The periodontist pulled the mangled tooth in a matter of seconds and performed a quick examination of my mouth.
“Have you noticed this lump under your tongue?” he asked.
I paused.
“Yes. I feel it sometimes after I eat spicy foods, but otherwise I never really notice it,” was my response.
He took off his glasses.
“Well, if you were my brother, I would tell you to go straight to an oral surgeon for an MRI. Would you like a referral?”
Hot dentist. Probing periodontist. And now an oral surgeon. All within a matter of hours.
This had to be some sort of orchestrated scam because I was paying cash!
The oral surgeon’s office was across the street. I walked there. And, after filling out some forms and releases, I was absorbing the hums and cranks of an MRI machine.
Remember this: my initial intent was for a simple cleaning.
I received the results within a few days: tumors in my neck, under my tongue, and in my nasal passages.
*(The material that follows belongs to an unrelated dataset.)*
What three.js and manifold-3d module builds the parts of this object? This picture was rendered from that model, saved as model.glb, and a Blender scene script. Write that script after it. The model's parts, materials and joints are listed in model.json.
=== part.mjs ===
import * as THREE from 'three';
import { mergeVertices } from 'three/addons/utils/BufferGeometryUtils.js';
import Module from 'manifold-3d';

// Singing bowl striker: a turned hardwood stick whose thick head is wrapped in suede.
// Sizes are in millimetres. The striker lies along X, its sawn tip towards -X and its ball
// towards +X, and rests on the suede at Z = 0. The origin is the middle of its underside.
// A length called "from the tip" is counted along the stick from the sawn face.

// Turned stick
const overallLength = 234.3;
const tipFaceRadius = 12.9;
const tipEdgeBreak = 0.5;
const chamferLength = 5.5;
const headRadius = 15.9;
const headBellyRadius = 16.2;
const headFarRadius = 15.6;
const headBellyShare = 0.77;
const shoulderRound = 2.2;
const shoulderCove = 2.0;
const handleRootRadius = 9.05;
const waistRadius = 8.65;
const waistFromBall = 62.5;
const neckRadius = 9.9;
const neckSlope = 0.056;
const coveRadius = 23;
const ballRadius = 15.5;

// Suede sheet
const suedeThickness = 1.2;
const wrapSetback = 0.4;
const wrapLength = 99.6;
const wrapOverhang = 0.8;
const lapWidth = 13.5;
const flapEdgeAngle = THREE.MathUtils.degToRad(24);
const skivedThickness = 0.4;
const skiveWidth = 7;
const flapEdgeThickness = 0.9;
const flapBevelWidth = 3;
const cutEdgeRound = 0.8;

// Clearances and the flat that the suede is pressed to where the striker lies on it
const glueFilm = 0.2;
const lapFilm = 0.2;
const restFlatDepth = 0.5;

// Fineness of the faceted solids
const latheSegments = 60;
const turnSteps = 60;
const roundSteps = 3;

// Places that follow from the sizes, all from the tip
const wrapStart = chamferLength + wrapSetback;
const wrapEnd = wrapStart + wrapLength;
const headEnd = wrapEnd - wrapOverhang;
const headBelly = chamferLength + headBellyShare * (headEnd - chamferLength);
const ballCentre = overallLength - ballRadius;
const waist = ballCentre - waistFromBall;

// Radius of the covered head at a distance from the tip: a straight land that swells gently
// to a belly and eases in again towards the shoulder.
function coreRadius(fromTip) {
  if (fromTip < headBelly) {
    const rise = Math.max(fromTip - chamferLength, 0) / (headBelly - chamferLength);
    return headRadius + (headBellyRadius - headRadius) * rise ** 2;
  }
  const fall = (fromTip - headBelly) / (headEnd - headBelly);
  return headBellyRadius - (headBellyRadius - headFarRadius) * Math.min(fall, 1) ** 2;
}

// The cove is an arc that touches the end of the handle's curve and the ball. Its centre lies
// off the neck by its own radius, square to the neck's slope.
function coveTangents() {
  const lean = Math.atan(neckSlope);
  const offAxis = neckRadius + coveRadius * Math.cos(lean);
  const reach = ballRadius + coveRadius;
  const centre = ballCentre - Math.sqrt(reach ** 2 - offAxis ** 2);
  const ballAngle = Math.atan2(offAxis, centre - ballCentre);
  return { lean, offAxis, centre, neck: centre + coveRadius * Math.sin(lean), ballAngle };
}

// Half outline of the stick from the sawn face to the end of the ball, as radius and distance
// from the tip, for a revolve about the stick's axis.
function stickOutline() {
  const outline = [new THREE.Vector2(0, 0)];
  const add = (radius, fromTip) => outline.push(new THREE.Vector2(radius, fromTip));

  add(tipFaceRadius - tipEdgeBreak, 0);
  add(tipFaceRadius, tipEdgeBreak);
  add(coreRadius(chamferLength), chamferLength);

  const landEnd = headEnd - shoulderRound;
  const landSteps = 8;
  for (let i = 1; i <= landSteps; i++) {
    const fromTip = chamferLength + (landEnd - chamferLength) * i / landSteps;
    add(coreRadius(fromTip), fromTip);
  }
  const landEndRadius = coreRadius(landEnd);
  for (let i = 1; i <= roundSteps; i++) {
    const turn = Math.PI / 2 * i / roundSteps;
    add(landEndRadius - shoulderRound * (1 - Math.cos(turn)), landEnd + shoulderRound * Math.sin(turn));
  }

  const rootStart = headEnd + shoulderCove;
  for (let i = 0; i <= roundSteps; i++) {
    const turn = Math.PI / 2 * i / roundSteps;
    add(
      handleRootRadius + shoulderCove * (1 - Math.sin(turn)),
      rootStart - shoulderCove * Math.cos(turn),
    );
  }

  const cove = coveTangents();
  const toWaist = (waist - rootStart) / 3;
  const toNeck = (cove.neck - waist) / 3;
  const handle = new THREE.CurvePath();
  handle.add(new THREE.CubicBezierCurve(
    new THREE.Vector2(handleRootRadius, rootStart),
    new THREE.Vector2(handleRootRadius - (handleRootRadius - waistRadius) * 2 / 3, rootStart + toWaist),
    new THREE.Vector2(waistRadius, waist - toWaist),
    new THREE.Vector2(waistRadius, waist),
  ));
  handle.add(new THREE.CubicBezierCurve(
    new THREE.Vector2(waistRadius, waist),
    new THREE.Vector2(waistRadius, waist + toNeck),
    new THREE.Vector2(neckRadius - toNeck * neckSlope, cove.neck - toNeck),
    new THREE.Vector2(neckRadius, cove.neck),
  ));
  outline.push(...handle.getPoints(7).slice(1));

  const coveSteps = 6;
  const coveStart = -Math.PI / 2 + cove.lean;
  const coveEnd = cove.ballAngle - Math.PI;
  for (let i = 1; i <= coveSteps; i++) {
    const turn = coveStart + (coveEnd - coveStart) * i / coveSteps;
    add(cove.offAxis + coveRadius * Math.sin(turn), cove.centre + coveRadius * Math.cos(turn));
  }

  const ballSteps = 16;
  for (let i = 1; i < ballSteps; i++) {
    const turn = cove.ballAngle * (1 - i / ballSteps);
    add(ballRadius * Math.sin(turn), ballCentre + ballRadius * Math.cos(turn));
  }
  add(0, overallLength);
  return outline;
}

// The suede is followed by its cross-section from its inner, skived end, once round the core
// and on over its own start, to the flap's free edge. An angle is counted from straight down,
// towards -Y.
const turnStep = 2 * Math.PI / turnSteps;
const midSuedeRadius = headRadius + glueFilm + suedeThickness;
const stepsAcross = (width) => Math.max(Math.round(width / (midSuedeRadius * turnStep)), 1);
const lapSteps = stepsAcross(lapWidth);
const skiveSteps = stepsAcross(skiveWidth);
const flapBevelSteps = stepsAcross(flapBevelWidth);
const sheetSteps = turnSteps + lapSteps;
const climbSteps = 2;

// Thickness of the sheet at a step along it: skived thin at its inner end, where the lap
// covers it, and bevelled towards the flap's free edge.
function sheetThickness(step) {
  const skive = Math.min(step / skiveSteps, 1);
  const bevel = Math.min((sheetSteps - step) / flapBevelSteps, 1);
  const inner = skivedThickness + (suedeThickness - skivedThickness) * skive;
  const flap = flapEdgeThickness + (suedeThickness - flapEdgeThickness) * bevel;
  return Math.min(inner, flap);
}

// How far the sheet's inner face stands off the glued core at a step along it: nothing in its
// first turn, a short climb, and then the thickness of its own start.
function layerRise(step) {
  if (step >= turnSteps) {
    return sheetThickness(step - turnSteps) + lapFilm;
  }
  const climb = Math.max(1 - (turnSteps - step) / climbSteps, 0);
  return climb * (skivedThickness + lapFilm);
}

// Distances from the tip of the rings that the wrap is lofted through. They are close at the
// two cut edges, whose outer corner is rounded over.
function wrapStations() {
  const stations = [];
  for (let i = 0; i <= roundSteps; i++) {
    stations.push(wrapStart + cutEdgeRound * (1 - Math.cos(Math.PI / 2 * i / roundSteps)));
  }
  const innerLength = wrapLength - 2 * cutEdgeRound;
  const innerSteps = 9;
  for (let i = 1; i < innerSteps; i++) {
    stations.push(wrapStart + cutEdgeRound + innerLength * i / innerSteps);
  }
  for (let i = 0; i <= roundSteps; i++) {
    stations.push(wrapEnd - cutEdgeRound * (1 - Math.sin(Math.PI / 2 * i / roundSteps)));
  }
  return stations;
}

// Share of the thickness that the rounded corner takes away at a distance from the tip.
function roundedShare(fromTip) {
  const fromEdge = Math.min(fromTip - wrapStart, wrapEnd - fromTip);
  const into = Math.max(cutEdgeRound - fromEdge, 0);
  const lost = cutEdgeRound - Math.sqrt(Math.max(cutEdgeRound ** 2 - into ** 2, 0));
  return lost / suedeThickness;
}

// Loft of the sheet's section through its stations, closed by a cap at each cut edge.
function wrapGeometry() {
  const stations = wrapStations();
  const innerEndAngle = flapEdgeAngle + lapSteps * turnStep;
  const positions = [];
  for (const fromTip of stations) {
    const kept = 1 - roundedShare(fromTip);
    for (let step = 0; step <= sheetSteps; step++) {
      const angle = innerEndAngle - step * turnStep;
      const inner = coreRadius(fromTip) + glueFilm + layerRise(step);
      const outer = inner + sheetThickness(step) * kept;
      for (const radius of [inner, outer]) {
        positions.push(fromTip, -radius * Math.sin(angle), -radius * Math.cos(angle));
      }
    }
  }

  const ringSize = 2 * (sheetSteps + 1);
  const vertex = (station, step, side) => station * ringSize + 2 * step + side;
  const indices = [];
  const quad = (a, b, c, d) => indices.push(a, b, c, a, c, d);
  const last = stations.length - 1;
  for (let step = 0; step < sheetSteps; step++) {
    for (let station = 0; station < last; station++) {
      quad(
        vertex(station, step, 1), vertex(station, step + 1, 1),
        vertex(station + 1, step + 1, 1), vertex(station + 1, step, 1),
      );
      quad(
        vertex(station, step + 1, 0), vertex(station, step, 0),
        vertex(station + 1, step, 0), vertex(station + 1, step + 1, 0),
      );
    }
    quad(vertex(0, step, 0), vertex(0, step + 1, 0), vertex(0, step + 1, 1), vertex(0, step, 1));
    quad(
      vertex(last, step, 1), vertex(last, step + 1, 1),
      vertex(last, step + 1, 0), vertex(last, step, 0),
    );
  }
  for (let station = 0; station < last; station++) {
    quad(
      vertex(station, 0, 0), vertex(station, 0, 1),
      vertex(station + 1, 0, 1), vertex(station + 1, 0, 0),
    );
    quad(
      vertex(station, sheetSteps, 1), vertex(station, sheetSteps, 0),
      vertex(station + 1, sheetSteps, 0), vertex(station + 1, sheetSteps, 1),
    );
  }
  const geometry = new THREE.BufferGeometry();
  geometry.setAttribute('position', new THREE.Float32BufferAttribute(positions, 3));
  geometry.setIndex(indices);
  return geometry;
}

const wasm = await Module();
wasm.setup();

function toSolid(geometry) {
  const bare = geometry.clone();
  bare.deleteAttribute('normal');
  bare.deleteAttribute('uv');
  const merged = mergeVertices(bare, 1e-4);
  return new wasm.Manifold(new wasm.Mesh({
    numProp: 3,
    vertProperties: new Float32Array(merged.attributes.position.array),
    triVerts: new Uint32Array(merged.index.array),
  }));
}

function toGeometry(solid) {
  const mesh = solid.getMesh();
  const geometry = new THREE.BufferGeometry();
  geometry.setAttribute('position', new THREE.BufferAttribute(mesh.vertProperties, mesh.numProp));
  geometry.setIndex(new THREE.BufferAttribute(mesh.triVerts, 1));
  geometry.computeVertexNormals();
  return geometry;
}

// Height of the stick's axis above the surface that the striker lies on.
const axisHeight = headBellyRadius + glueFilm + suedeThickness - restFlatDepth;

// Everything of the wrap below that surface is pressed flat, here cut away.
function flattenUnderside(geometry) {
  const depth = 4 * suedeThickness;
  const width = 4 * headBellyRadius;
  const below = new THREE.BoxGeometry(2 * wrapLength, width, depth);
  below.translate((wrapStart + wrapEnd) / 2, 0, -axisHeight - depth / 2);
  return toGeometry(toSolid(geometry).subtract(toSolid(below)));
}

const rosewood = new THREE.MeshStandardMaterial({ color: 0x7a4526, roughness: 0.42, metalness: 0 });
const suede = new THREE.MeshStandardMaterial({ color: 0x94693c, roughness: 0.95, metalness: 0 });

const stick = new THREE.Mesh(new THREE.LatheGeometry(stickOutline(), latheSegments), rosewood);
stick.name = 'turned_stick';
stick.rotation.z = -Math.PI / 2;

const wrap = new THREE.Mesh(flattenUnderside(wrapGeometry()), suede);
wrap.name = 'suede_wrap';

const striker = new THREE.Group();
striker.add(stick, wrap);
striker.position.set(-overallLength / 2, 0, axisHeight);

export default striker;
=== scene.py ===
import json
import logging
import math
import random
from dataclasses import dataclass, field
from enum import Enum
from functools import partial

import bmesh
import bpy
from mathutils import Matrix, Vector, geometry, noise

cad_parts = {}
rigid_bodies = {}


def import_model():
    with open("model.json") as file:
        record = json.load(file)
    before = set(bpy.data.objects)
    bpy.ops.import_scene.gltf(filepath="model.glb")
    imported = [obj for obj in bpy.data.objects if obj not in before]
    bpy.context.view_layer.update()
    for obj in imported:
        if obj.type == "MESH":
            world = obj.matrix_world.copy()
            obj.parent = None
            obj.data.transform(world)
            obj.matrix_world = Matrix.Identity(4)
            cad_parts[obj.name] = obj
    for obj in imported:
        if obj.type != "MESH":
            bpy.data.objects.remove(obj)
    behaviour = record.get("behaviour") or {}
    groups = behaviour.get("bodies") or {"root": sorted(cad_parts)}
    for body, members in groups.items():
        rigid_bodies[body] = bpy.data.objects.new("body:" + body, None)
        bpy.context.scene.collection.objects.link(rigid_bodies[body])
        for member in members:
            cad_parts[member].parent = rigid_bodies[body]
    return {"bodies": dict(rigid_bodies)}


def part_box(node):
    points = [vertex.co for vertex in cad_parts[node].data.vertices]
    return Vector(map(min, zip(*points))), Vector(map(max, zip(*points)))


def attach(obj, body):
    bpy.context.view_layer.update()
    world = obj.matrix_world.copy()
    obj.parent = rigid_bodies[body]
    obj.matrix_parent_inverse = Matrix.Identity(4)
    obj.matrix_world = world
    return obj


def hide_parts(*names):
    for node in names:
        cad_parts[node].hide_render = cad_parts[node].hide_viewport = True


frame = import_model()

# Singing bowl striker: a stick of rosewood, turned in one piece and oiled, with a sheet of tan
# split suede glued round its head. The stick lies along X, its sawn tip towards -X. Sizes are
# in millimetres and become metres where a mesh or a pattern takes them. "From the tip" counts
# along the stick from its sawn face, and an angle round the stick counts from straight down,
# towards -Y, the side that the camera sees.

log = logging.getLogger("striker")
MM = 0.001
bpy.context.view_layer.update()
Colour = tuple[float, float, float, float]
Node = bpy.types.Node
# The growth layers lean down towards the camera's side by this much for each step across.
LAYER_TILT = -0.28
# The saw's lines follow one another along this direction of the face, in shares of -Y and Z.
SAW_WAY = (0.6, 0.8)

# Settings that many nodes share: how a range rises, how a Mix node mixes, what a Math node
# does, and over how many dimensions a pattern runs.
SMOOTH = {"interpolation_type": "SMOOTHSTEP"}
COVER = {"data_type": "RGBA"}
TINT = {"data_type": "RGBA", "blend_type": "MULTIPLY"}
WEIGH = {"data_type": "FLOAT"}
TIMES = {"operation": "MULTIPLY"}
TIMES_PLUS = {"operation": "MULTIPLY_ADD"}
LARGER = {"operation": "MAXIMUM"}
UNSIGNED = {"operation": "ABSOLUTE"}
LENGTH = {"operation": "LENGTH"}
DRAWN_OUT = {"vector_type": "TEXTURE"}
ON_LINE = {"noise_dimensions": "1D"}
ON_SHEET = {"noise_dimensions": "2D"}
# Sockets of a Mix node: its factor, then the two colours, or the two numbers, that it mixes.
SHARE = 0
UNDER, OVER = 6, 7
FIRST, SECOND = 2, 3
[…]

All three doctors had my records and tests from that morning’s adventure sent to the VA in Austin and, after a brief phone interview, I was approved for surgery within a week.
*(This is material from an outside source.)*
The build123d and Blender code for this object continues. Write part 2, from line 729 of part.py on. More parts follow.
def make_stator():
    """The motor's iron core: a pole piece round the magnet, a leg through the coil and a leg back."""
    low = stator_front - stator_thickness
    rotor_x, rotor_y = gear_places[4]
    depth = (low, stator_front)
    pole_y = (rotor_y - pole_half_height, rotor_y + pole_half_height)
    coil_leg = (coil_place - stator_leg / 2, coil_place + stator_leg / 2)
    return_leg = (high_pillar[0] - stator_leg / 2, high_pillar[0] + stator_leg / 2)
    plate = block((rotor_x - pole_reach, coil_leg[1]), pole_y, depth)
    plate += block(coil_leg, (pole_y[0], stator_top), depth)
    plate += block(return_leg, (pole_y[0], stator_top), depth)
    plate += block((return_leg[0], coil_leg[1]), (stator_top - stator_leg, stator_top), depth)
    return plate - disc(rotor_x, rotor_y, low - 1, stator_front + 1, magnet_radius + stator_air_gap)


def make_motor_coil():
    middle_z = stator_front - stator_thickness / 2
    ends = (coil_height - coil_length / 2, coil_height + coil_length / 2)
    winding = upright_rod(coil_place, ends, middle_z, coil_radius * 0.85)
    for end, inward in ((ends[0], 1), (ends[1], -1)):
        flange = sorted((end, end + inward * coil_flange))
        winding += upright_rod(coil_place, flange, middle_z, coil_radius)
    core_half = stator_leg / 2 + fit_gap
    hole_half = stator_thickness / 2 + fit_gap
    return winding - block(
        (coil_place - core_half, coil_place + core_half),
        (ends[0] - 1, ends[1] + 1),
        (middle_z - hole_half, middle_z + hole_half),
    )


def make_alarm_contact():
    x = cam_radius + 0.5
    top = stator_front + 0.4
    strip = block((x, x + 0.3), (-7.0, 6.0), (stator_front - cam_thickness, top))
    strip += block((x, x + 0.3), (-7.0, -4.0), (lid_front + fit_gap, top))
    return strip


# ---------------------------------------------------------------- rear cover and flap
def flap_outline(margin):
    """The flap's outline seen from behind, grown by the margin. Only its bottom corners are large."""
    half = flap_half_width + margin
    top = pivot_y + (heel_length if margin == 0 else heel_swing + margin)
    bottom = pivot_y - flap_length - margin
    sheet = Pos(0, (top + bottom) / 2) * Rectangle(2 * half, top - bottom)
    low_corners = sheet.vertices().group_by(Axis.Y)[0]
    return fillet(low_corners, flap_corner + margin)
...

I greatly underestimated the severity of the six-hour surgery. My thought was that I would be back at work the next day with some mild pain, but that was not to be the case.
A week was spent in bed with silicon inserts in my nasal passages and a blood drip attached to my neck. Though it was the middle of a violently hot Texas summer, the pain pills created teeth-chattering chills that forced me to drive myself to a local emergency room. Twice. (That’s the last time I have taken a pain pill!)
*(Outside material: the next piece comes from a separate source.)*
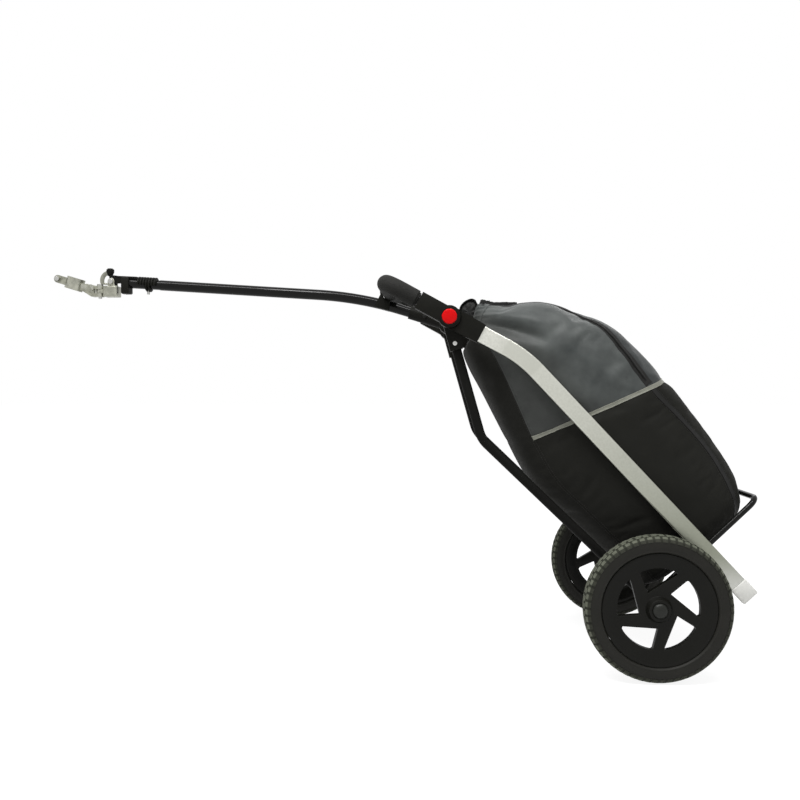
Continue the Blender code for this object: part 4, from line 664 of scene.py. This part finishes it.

I also think I shit my pants twice. Good times.
There have been many great victories—and defeats—throughout the course of my life, but one of the more significant for the former was the moment I returned to the surgeon to have those inserts removed from my nose. The extraction produced a horror show of disgusting elements that I will not soon forget. Fresh air, too.
And so it was that getting hit in the face and having a tooth loosened in the process led to the discovery of a lump under my tongue and the surgery that most likely prolonged my existence.
My scans have all been negative during the past seven years. My voice changed a bit after surgery: more slurring when fatigued, more lispy due to the surgical damage. But I am alive. I am not merely surviving, but thriving.
I consider Dr. Strickland a dear friend, albeit only through social media messaging now. She married her high school sweetheart (he was the football star, she was the cheerleader) and they have a beautiful, healthy family together. We eventually got to a point of such comfort and hilarity in my office visits that I could coyly ask her things like “Can we do it without gloves this time, Doc?”
She would just laugh and say “Oh, George, you’re so funny!”
We might never meet in person again and that is fine.
You can all blame her for saving my life, too.